In the case of each runner specifically, slope has a strong affect on efficiency. For every 1m/km increase in slope, Collie loses 0.006 points of efficiency, and Hound loses 0.013. This means that while both runners spend more energy going up hills as one would expect, Hound struggles significantly more than Collie does. Collie actually excels when it comes to longer runs showing a increased efficiency with distance. Hound on the other hand is fairly consistent when it comes to running efficiency over different distances. While the graph shows great efficiency gains for Hound’s marathon length runs, these are not numerous enough to be statistically significant. The table at the top show a multivariate regression of the factors and the graphs show the nonlinear and linear relationships between each of the factors against efficiency. Note that the visualization for heat has been included despite it not being a statistically significant factor for either runner as shown by the p values in the regression.

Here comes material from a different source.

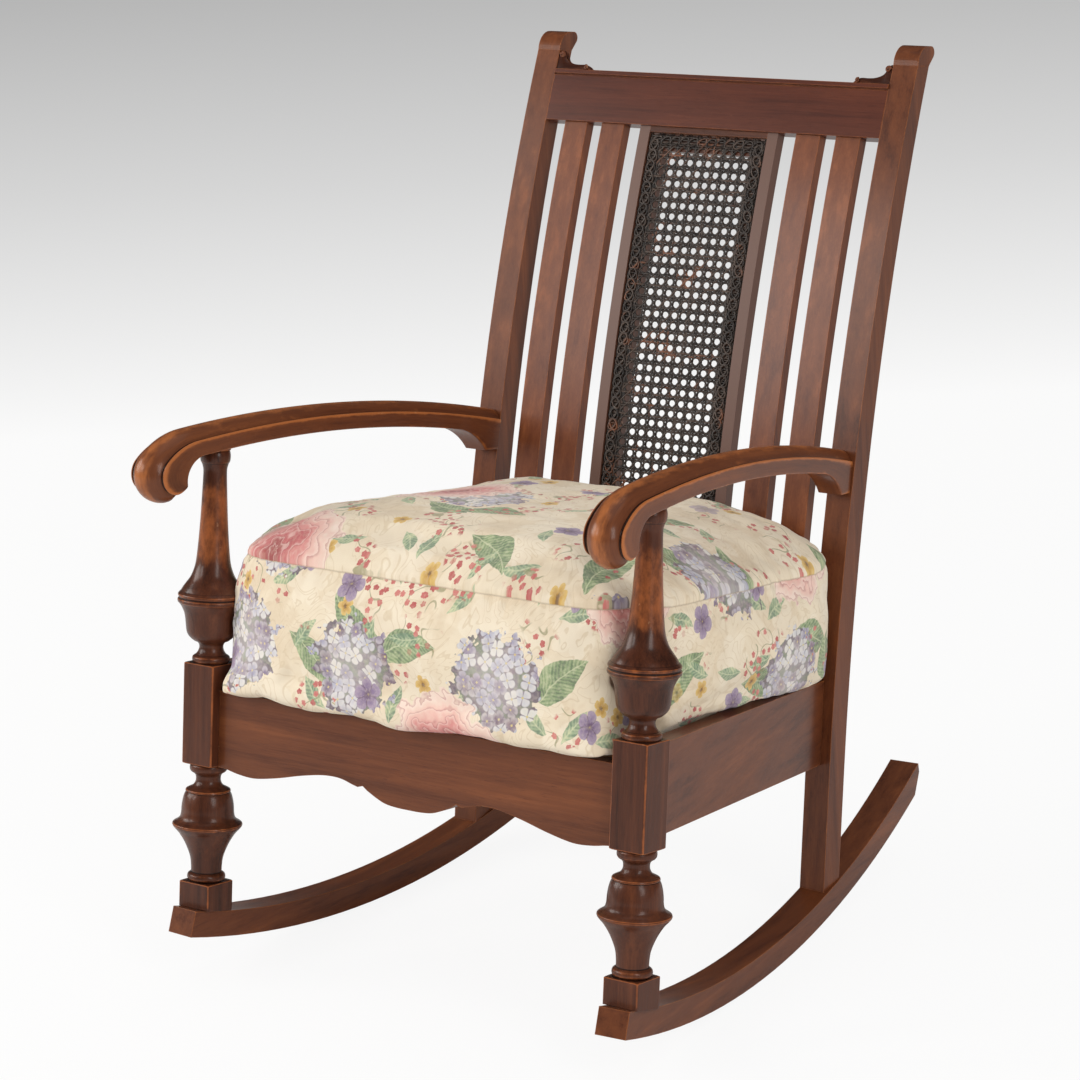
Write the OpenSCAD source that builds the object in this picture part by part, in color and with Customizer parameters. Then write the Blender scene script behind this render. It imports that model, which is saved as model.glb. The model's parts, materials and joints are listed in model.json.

Multivariate Regression Collie
term estimate std.error statistic p.value
(Intercept) 1.381 0.112 12.353 0.000
Distance 0.007 0.001 4.545 0.000
Slope -0.006 0.000 -15.947 0.000
Heat -0.001 0.004 -0.340 0.734
Multivariate Regression Hound
term estimate std.error statistic p.value
(Intercept) 1.185 0.020 58.044 0.000
Distance 0.000 0.001 -0.238 0.812
Slope -0.013 0.002 -8.481 0.000
Heat 0.000 0.001 -0.671 0.503

In conclusion, after carefully analyzing multiple aspects of fitness, including pace, training intensity, running efficiency, and how both athletes perform under different conditions, it is clear that Collie is the superior runner. Collie consistently exhibits faster pace, greater aerobic fitness, and more reliable improvements in cardiovascular efficiency over time due to a more rigorous training regimen. Additionally, while both runners are impacted by challenging conditions such as slope, Collie is more resilient, showing significantly better performance on steep slopes. These combined factors strongly suggest that Collie is better suited for the high-intensity and varied conditions of the Masters Cross-Country World Championships and thus he will be the selected athlete.